Para el día de hoy (29/02/16):
Evangelio según San Lucas 4, 24-30
El Maestro se encontraba en la sinagoga de Nazareth; allí, en la solemnidad del Shabbat, ejerció su derecho como varón judío a leer y comentar un texto sagrado. El texto de esa ocasión era el de un profeta, Isaías, en el que Cristo asumía en su persona las antiguas promesas divinas de liberación, el comienzo de un infinito tiempo de misericordia sin venganza.
Esos hombres quedaron asombrados y estupefactos. Le habían pedido que allí, en su patria chica, realizara al menos los mismos milagros que se le conocieron en Cafarnaúm. Le reclaman para su querencia los mismos signos divinos que en otros sitios, quizás con más énfasis por origen y pertenencia, una pertenencia que creen férrea, inamovible pues lo han visto crecer, conocen a sus padres y a sus parientes, creen saber todo de Él: en su horizonte la asombrosa autoridad con la que el Maestro habla los desconcierta.

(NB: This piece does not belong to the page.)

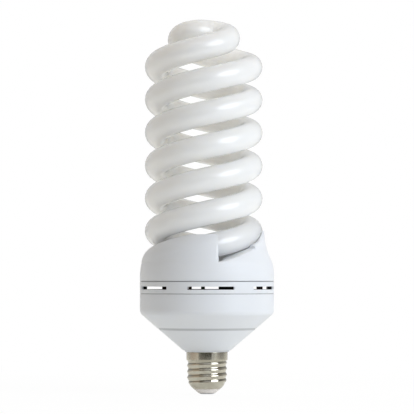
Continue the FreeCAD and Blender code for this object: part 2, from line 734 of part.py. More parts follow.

Él lo sabe bien pues como nadie conoce las cosas que se tejen en las honduras de los corazones, y es por ello que menciona dos ejemplos valiosos de la historia de Israel: Naanán y el profeta Eliseo, la viuda de Sarepta y el profeta Elías. Ambos extranjeros y paganos a los que les llega la bendición de Dios en forma de sanación, de salud restituida.
Ningún profeta es bien recibido en su tierra es mucho más que una expresión de sabiduría popular, que un proverbio revestido de veracidad. Refiere a que no basta la costumbre -ser paisanos, parte del país- ni tampoco la pertenencia: lo que verdaderamente decide la cercanía a Cristo es la fé, permitirnos gratos asombros por lo que dice y hace, alegrarnos por la novedad de un Dios que vuelve su rostro amable a los pobres, a los pequeños, a los cautivos y a todas las naciones.
Porque cuando se comienza a suponer la propiedad exclusiva de ese Cristo, Él se abre paso y se aleja.